The Complex Nature of Brand Linkages

Taxonomy of Brand Linkages – The Brand-relationship- Interaction (BRI) Matrix

Brands and the relationships between them are of increasing importance to practitioners and of continued significance to researchers. The environment of increased communication that continues to develop as a result of new and improved technology, together with the increasing use of brand extension, co-branding and other associative techniques and effects, is resulting in an increasingly complicated set of relationships between brands. In this paper we consider various types of brand constellations and propose a four-cell matrix based taxonomy of brand linkages as a contribution to the further understanding of this complex area.

The way that you perceive brands is a key determinant of long- term business consumer relationships (Fournier, 1998). The term “brand” has been shown to comprise meanings drawn from two distinct sources; firstly the brand identity as codified and communicated by the brand originator, and secondly the brand meanings drawn from the users or consumer environment (Jevons, Gabbott, and de Chernatony, 2001). This division of meaning between originator and consumer has a number of implications, not least the potential for ‘drift’ between organizationally determined meaning and user perceived meanings.

The drift between owner and user brand meanings is accentuated by communicative or rich environments such as the Internet, and this increases the importance of understanding the forms of linkages between brand meanings. Understanding how consumers perceive the brand is of course vital to managers. Brand associations can be represented in a number of ways; verbal, visual, other physiological senses (such as taste, smell, sound) and emotional (Supphellen, 2000).

A large proportion of consumer brand perception is obtained under low-involvement conditions and is therefore not consciously processed by the consumer’s brain (Supphellen, 2000); associations tend to be stored in terms of metaphors and, importantly, they tend to aggregate in clusters. Low and Lamb (2000, p. 360) found that “brand image, perceived quality, and brand attitude are separate and distinct dimensions of brand associations for a variety of brands and product categories, on an overall level”, although brand associations for less well-known brands tended to be more one-dimensional. Dodd and Louviere (1998) found that brand names influenced the probability of independent retailers’ listing brand extensions, but that brand names did not influence those retailers’ sensitivity to mix elements such as consumer advertising, promotional allowances and wholesale price.
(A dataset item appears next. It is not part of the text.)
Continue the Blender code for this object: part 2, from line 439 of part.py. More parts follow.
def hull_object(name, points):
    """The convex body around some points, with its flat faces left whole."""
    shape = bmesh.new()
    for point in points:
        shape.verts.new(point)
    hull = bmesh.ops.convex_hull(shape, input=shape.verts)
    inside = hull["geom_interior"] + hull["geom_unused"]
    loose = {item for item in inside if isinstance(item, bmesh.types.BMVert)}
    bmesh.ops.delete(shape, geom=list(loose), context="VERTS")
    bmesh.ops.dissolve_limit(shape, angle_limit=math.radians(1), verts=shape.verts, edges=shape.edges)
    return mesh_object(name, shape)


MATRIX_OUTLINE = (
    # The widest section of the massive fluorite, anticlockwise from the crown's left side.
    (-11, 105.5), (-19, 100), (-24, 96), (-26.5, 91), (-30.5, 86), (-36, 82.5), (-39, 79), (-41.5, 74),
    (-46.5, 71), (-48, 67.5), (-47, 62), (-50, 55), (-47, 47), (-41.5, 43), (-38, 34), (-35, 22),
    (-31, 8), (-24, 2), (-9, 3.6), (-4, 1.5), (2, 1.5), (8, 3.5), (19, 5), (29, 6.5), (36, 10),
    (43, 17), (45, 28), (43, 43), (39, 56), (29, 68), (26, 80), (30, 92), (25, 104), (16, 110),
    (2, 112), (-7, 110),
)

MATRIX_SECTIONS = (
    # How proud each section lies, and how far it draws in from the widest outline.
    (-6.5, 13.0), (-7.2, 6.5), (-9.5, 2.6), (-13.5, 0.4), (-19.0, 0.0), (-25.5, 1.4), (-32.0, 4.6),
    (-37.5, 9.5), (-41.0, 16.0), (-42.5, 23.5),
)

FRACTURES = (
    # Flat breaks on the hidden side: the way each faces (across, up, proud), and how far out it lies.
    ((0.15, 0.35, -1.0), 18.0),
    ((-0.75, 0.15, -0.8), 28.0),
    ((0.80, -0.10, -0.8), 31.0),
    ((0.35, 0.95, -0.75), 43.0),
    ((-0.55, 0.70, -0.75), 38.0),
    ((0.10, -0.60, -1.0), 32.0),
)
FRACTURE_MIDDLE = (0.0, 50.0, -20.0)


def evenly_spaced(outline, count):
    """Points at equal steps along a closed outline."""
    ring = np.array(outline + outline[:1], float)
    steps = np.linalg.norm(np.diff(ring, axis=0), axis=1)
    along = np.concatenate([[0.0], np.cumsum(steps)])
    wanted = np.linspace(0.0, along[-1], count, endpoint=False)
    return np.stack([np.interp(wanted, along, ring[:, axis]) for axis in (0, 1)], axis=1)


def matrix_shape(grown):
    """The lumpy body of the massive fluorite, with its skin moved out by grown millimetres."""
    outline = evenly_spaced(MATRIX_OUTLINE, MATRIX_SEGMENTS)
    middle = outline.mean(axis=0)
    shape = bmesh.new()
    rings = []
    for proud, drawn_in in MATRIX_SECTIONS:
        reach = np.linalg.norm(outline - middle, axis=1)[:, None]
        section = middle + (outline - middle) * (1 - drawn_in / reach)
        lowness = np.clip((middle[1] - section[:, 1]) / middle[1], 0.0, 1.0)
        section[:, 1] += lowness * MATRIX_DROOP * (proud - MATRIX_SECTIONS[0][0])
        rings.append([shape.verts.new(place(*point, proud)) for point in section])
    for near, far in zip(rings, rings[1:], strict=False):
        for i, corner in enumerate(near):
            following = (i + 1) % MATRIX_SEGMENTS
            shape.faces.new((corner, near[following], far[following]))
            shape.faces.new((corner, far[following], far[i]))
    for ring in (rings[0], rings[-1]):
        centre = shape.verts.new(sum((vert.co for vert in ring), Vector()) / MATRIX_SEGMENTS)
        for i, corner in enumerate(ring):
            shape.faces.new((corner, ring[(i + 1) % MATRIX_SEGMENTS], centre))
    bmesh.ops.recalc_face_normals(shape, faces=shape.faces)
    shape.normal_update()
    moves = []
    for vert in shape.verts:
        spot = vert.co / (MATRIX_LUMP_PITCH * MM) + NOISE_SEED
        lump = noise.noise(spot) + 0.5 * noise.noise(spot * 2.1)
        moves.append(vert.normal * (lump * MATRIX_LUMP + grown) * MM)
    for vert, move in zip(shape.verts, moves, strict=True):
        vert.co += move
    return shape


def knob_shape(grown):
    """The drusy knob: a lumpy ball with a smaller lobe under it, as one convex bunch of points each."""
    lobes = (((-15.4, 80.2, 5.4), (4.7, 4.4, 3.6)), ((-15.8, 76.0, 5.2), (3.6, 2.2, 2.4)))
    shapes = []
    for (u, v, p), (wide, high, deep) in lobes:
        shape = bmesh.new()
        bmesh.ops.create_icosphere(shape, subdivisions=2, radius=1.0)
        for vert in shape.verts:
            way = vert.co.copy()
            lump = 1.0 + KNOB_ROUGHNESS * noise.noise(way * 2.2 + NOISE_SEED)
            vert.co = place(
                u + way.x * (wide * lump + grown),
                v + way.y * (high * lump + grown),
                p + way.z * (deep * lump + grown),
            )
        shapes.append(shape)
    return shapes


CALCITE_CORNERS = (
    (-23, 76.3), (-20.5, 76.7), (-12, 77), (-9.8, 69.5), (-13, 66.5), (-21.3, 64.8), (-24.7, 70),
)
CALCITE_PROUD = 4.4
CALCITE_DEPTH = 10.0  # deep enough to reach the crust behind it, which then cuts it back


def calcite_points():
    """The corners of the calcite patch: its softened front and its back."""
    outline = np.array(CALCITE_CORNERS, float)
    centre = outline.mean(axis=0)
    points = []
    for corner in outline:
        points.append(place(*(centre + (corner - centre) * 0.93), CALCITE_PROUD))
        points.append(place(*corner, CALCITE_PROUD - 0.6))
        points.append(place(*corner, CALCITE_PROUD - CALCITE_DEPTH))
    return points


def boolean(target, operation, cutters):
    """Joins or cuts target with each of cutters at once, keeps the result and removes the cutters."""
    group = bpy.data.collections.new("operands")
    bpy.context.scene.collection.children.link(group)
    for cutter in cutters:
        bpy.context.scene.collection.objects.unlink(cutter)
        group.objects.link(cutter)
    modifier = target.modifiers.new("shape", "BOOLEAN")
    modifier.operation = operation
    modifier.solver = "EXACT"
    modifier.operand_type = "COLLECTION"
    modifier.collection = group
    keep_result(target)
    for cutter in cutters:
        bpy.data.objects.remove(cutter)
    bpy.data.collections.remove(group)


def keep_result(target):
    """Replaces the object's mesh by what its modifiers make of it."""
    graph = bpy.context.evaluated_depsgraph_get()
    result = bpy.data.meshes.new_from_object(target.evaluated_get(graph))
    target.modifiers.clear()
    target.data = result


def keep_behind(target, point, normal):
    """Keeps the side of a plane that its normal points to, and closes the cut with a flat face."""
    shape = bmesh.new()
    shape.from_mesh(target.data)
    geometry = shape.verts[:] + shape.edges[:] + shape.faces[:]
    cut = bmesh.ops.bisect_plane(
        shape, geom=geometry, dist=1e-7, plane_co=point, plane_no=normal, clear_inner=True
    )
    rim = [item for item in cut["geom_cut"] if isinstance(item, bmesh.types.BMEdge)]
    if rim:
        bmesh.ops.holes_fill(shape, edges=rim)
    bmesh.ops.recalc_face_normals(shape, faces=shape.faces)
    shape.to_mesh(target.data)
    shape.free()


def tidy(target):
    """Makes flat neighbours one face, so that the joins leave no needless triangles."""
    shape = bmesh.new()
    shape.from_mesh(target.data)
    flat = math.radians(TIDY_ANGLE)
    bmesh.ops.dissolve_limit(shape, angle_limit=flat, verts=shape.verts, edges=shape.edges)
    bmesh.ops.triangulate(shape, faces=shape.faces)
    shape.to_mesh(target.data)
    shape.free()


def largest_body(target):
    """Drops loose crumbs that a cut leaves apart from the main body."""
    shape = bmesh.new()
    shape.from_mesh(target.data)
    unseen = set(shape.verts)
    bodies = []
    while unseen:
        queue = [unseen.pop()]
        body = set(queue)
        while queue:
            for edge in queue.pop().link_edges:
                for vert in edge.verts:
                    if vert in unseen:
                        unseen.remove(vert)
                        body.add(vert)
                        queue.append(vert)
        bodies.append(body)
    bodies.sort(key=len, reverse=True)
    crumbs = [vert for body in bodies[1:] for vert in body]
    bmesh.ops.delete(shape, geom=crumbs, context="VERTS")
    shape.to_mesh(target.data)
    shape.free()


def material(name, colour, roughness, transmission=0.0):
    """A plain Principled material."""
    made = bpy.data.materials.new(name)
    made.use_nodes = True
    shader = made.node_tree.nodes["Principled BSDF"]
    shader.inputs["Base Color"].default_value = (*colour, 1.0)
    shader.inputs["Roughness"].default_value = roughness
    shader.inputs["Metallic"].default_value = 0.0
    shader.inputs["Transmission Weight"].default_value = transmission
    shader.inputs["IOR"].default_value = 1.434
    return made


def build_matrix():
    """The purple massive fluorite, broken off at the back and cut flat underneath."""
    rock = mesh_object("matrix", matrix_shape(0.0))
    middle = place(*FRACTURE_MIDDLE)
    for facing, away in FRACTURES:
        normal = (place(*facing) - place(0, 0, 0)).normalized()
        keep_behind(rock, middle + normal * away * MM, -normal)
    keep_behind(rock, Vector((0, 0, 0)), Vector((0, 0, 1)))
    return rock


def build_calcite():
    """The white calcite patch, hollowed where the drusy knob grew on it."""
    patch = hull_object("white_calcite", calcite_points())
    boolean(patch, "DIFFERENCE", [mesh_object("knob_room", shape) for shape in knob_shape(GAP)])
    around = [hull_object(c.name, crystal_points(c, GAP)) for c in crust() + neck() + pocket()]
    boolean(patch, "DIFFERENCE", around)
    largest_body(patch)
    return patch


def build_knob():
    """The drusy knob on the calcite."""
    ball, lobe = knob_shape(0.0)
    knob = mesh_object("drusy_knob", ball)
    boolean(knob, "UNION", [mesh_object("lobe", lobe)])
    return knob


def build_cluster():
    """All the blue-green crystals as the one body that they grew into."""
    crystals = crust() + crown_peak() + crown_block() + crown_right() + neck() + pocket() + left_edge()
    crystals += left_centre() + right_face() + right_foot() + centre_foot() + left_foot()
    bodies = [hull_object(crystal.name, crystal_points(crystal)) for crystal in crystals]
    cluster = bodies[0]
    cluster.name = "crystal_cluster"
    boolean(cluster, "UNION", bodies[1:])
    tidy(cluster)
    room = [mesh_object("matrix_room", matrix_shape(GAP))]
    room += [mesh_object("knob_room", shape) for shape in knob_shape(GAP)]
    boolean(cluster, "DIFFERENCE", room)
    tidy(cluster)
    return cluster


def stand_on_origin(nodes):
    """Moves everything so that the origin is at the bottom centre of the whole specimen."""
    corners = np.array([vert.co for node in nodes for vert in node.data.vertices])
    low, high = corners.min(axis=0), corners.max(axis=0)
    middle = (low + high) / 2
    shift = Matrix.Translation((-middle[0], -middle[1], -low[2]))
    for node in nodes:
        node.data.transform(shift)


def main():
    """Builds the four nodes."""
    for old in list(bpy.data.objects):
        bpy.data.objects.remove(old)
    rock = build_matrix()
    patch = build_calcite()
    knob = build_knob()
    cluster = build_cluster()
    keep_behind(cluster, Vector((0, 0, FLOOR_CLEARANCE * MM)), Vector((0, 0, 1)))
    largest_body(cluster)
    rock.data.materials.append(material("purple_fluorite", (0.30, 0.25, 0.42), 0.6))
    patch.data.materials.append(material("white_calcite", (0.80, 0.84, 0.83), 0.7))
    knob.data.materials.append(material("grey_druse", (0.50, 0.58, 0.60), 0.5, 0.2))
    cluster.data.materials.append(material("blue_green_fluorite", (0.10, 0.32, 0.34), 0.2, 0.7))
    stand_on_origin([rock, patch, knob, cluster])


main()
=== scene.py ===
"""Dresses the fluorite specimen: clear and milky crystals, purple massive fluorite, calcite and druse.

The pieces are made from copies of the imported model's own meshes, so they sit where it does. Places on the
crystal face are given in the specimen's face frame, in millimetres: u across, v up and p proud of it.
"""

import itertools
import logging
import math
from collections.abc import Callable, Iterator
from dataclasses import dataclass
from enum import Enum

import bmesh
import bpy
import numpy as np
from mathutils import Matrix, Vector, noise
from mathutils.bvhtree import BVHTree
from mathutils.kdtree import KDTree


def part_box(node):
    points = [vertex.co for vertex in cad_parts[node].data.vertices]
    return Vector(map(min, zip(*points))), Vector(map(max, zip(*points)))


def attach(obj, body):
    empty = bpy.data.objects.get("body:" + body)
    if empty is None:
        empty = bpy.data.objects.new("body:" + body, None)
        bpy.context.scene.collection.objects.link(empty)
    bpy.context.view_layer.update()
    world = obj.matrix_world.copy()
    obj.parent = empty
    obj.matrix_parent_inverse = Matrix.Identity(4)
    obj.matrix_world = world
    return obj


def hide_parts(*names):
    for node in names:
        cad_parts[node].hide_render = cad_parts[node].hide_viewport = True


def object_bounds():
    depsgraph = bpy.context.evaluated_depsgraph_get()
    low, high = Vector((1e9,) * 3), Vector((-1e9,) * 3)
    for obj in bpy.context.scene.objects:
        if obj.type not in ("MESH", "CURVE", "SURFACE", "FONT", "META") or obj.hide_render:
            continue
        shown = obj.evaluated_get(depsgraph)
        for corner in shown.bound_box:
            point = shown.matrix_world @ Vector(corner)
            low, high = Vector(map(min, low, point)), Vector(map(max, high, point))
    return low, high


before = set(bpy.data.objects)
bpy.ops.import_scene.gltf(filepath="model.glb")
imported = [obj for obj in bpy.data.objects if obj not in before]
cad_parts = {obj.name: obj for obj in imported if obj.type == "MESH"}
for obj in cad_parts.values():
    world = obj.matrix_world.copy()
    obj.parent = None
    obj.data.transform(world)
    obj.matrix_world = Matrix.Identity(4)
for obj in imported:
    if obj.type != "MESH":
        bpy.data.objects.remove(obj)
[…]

We have discussed so far the meaning of a single brand. However, managers attempt to create and modify brand meaning in the eyes of consumers in a number of ways, for example through brand extensions, which are apparently increasingly popular. Murphy (1997) estimates that 95% of the 16,000 new products launched in the country every year are brand extensions, which compares with Aaker’s (1990) finding that over the period 1977-84, 120-175 totally new brands were introduced to American supermarkets annually, of which approximately 40% each year were actually brand extensions, either stocked or own brand. At its most basic, a brand extension is an attempt to link one product with another by use of a brand. The predictive value of brand names is one of the primary reasons that brand extension strategy is so pervasive; the brand name becomes more than a simple associative prompt and becomes a predictive cue (Janiszewski and van Osselaer, 2000). One of the managerial intentions of brand extension is presumably to link meaning by transferring some positive attitudes of consumers from the preexisting brand to the newly-introduced one. Although this is intended to be a one-way process, it has recently been shown (Sheinin, 2000) that after experience with a brand extension consumers changed their beliefs and attitudes about parent brands (although more so if the parent brand was unfamiliar than if it were familiar). In the context of the Internet, where brands and the linkages between them are more dynamic, managerial control becomes less predictable in the extension process, since it allows for a two- way process where the original brand can become the recipient of positive attitudes from the extended brand. This adds weight to the recommendation of accepting and building on the inevitability (de Chernatony, 2001) of decreasing managerial control of the brand in a high-communication environment such as the Internet, and shows that the link between brands is clearly a two-way process.